Dual Defective K-Doping and Cyano Group Sites on Carbon Nitride Nanotubes for Improved Hydrogen Photo-Production

Abstract

In this work, dual defective potassium (K) doping and cyano group sites have been introduced into carbon nitride (CN) with various morphologies by a co-condensation method for highly efficient photocatalytic hydrogen production. The photocatalysts with potassium doping and inserted cyano groups display higher photocatalytic activity of hydrogen evolution under visible light irradiation in contrast to undoped bulk CN, CN nanosheets, and CN nanotubes. Potassium-doped CN nanotubes present the greatest hydrogen generation yield of 2.11 mmol g–1 h–1 with an apparent quantum efficiency of 5.28% at 420 nm, which is about 2.0 and 40 times that of K-incorporated bulk CN and the bare CN nanotubes, respectively.
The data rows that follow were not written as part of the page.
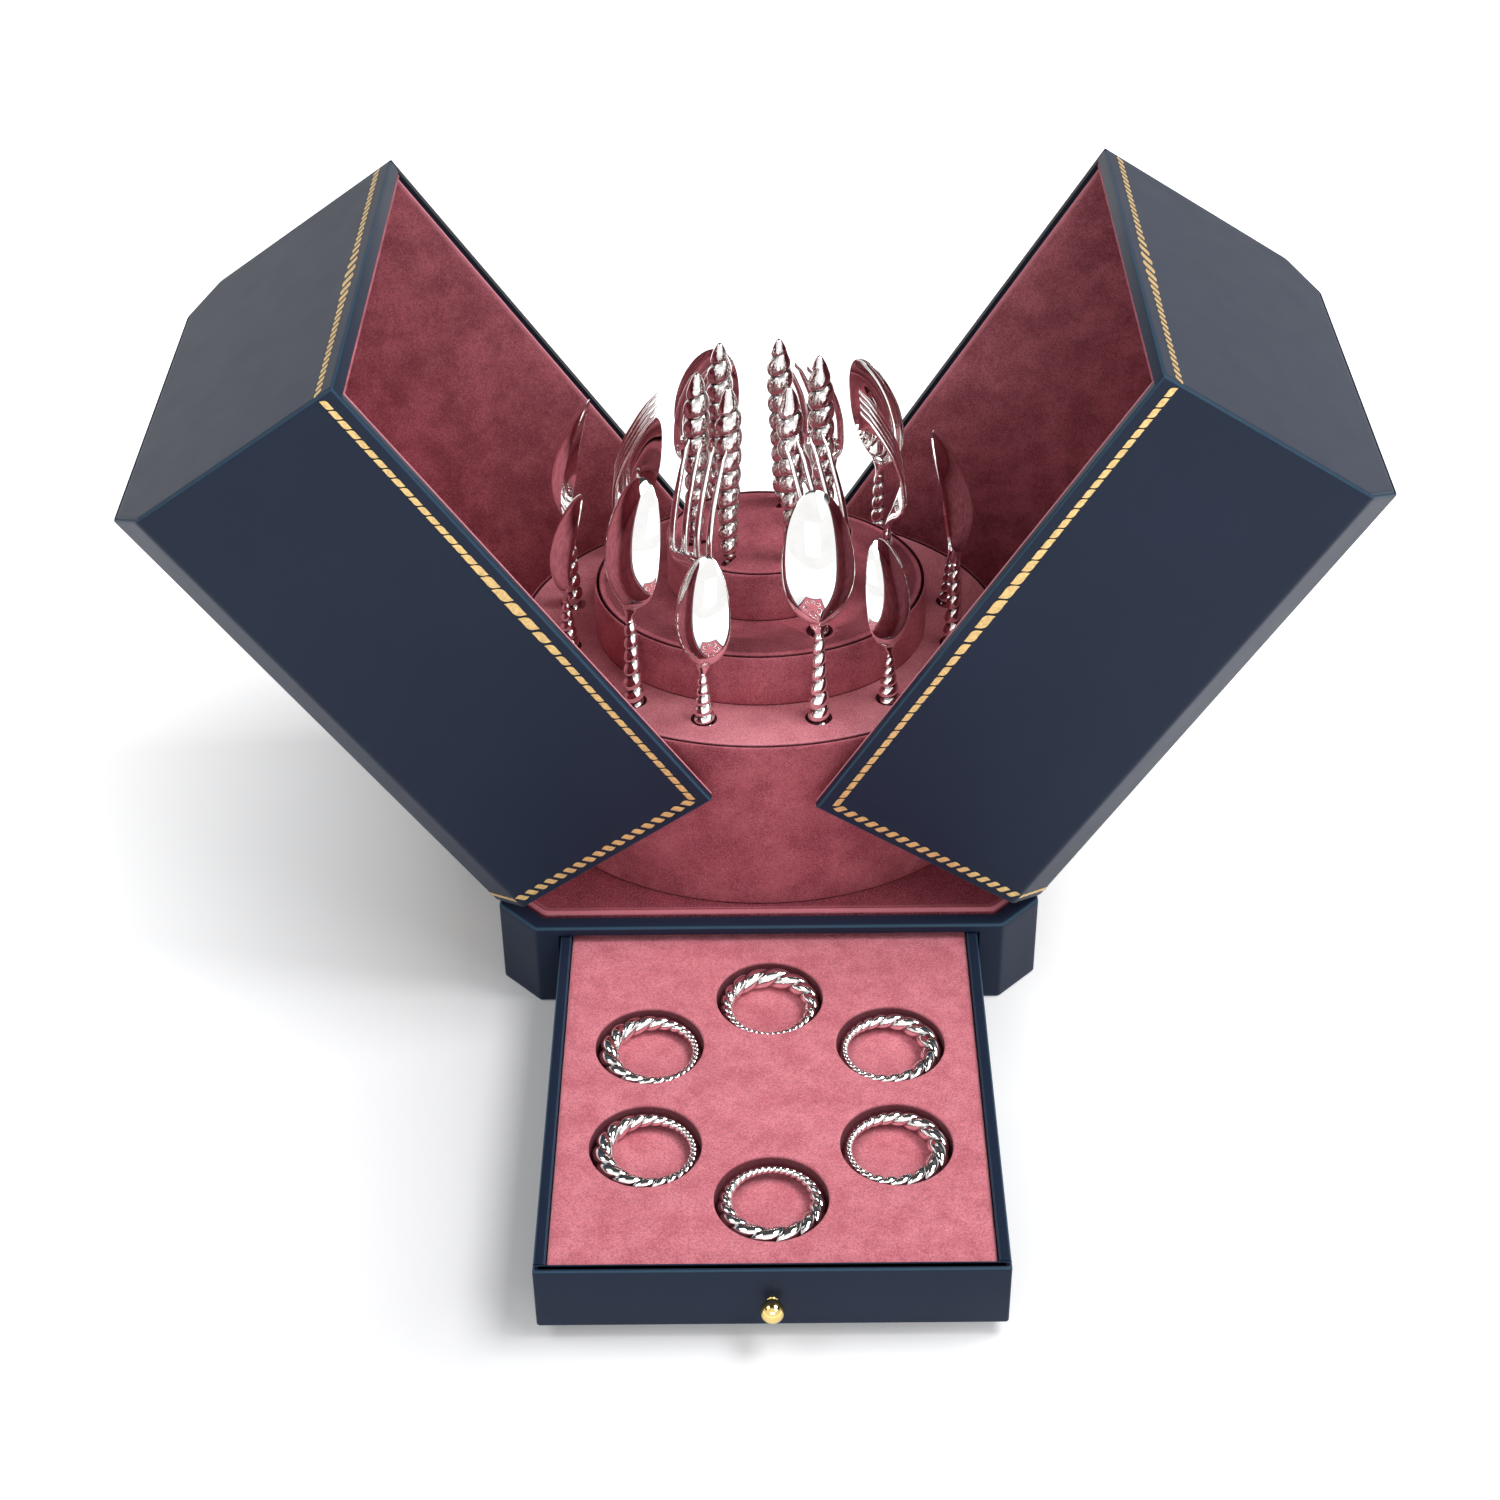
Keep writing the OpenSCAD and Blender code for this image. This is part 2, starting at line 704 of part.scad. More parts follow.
plinth_case();
plinth_floor();
deck_board();
deck_pad();
drawer_guides();
step1_block();
step1_pad();
step2_block();
step2_pad();
step3_block();
step3_pad();
base_hinge_leaves();
hinge_pins();
base_hinge_screws();
left_cover_case();
left_cover_panel();
left_cover_lining();
left_hinge_leaves();
left_hinge_screws();
right_cover_case();
right_cover_panel();
right_cover_lining();
right_hinge_leaves();
right_hinge_screws();
drawer_front();
drawer_frame();
drawer_bottom();
drawer_insert();
drawer_knob();
for (i = [0 : 5]) spoon_number(i);
for (i = [0 : 5]) teaspoon_number(i);
for (i = [0 : 5]) fork_number(i);
for (i = [0 : 5]) knife_number(i);
for (i = [0 : 5]) ring_number(i);
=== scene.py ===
"""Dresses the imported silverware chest: leather, velvet, foil, silver and brass round the CAD frame."""
from math import acos, atan, atan2, copysign, cos, exp, pi, radians, sin, sqrt, tan

import bmesh
import bpy
from mathutils import Matrix, Vector


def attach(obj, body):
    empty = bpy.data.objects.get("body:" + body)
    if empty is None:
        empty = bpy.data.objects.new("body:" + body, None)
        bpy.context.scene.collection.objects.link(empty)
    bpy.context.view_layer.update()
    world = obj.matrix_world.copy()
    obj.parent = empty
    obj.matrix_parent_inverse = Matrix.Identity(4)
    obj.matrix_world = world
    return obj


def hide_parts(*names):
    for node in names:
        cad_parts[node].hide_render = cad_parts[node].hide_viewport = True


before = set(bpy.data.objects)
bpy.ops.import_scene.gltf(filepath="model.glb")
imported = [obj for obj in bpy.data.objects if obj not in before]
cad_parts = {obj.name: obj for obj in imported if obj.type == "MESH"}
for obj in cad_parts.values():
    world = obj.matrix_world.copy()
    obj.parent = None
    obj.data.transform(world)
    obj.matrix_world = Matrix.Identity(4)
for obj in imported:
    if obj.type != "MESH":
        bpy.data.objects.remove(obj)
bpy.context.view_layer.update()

MM = 0.001
TAU = 2 * pi

# ---------- sizes in millimetres, as in the part's source ----------
HINGE = (126.6, 42.5)
LEFT_OPEN, RIGHT_OPEN = 35.0, 32.4
BASE_W, BASE_D, BASE_CORNER, BASE_H = 126.0, 111.0, 18.0, 45.0
BASE_WALL, BACK_WALL = 8.0, 4.5
FLOOR_TOP, BAY_TOP = 6.6, 40.3
DECK_BOARD_TOP, DECK_TOP = 43.2, 46.8
COVER_W, COVER_D, COVER_CORNER = 125.0, 109.0, 17.6
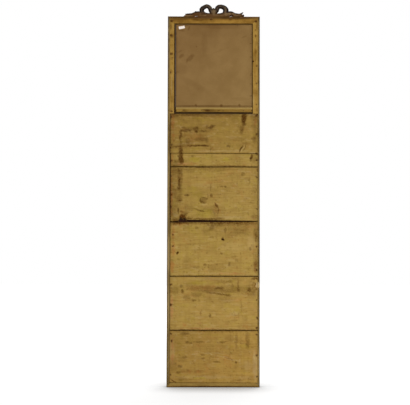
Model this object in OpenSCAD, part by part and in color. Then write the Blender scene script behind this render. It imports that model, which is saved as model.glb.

Benefiting from uniformly distributed potassium ions, the introduction of cyano groups, and the one-dimensional tubular structure of CN nanotubes, the resultant K-doped CN nanotubes have new charge transfer paths between potassium ions and adjacent heptazine units, accelerating photogenerated carrier transfer and enhanced photoreduction ability, thereby improving the photocatalytic performance. This study presents a reliable method for element doping of CN with various morphologies to photocatalytic hydrogen evolution through water splitting.